Whether a condition is a special defect is a question of law that we review de novo. Tex. Dep't of Transp. v. Perches, 388 S.W.3d 652, 655 (Tex. 2012) (per curiam). The TTCA does not define "special defect," but "likens it to conditions 'such as excavations or obstructions on highways, roads, or streets.'" Univ. of Tex. at Austin v. Hayes, 327 S.W.3d 113, 116 (Tex. 2010) (per curiam) (quoting TEX. CIV. PRAC. & REM. CODE § 101.022(b)). A condition must be in the same class as an excavation or obstruction on a roadway to constitute a special defect. Perches, 388 S.W.3d at 655. Conditions can be special defects "only if they pose a threat to the ordinary users of a particular roadway." Hayes, 327 S.W.3d at 116. We look at the "the objective expectations of an 'ordinary user' who follows the 'normal course of travel.'" Id. Examining an injury that occurred three feet off of the roadway, the supreme court noted the "'normal course of travel' would be on the actual road." Id. (discussing Denton Cty. v. Beynon, 283 S.W.3d 329, 332 (Tex. 2009)).

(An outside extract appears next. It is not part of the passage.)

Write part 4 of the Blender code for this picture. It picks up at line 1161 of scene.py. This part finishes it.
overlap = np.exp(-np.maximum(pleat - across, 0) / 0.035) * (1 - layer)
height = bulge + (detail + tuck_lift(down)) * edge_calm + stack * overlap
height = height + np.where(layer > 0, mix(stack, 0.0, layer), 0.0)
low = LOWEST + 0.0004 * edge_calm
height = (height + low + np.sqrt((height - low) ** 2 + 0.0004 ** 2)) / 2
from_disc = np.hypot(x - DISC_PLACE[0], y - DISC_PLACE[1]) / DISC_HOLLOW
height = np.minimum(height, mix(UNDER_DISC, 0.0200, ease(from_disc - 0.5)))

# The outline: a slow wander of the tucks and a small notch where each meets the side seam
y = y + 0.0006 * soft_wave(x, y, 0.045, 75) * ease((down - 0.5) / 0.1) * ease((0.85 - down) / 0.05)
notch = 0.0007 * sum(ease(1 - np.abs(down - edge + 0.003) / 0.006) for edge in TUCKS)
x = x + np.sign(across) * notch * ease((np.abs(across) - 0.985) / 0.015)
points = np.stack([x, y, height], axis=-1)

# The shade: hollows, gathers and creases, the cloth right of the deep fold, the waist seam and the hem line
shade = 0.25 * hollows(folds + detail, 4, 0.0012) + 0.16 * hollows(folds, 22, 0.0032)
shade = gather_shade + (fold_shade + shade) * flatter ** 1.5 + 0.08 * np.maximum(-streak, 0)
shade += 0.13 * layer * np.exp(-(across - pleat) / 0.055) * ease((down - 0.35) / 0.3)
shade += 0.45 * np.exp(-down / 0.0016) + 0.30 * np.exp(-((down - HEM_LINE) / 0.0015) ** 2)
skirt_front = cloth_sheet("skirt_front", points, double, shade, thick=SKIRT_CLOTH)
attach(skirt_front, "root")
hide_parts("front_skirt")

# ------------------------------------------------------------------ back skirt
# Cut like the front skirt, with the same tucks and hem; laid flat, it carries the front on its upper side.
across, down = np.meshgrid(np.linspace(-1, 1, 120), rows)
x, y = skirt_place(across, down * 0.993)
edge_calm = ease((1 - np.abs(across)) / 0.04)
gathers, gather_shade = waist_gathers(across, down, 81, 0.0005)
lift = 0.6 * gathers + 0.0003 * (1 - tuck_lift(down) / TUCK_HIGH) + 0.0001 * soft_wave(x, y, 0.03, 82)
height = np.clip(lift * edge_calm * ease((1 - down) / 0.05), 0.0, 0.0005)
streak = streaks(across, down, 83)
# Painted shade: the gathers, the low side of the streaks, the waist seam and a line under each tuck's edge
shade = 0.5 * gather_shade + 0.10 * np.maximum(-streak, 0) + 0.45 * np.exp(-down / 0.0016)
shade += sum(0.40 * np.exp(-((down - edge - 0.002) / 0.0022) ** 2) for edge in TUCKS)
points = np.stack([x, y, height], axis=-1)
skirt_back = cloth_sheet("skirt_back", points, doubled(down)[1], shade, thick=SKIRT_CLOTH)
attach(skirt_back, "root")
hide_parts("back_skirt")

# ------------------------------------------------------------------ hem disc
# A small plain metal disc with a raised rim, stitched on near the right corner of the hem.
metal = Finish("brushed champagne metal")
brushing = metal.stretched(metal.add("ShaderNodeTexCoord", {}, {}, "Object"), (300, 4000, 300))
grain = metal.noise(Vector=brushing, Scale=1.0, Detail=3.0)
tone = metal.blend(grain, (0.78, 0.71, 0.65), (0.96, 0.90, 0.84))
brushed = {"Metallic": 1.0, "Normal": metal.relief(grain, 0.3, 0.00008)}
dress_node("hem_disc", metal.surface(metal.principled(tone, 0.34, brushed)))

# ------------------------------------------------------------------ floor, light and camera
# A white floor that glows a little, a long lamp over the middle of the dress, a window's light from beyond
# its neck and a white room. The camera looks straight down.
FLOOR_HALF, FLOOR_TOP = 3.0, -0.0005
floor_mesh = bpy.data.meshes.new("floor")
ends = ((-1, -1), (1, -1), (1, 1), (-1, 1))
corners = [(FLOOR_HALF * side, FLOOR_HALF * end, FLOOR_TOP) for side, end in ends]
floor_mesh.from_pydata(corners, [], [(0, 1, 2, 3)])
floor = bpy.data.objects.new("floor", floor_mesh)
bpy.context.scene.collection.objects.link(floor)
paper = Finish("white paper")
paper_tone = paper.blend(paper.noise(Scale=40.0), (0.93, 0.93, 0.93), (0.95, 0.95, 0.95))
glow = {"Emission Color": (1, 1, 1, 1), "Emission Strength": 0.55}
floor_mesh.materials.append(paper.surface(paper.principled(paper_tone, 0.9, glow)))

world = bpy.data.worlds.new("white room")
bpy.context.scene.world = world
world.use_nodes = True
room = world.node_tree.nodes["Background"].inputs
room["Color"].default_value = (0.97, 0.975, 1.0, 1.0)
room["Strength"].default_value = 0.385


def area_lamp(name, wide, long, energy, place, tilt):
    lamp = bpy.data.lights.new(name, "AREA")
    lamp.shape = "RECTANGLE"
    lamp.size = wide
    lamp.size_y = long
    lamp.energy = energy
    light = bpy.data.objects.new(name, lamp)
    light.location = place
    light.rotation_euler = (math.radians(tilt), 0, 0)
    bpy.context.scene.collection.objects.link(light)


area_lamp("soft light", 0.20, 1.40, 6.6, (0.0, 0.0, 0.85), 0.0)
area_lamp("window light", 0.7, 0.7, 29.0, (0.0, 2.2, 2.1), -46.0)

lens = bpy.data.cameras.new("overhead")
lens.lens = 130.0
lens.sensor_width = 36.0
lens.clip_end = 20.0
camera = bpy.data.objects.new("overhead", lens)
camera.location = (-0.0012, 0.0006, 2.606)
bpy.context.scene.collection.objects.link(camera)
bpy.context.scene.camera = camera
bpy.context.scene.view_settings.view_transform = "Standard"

Ives fell into a drop inlet grate located in the grass a couple feet off of the roadway. A grate in that location would not pose a threat to an ordinary user traveling on the road in the normal course of travel. Moreover, Ives, walking beside the road in the grass, was not an ordinary user on the road. We conclude the drop inlet grate in the grass beside the road is not in the same class as an excavation or obstruction on a roadway. Therefore, we cannot place the drop inlet grate in this case within the narrow class of special defects described in section 101.022(b). Accordingly, the more stringent licensee standard applies.
Based on our resolution of TxDOT's second issue and Ives's conditional cross-point, we need not consider TxDOT's first issue: whether it is immune from suit because its conduct fell within the discretionary function exception to the TTCA's waiver of immunity. See TEX. CIV. PRAC. & REM. CODE § 101.056; see also TEX. R. APP. P. 47.1.
CONCLUSION
We conclude the trial court erred by denying TxDOT's motion for judgment notwithstanding the verdict. The trial court lacked subject matter jurisdiction to consider Ives's premises liability claim against TxDOT. Accordingly, we reverse the trial court's judgment and render judgment dismissing the case for want of jurisdiction.
/Erin A. Nowell/
ERIN A. NOWELL
JUSTICE 181527HF.P05
JUDGMENT
On Appeal from the 416th Judicial District Court, Collin County, Texas
Trial Court Cause No. 416-02488-2017.
Opinion delivered by Justice Nowell. Justices Bridges and Whitehill participating.
In accordance with this Court's opinion of this date, the judgment of the trial court is REVERSED and judgment is RENDERED dismissing the case for want of jurisdiction.
It is ORDERED that each party bear its own costs of this appeal. Judgment entered this 26th day of May, 2020.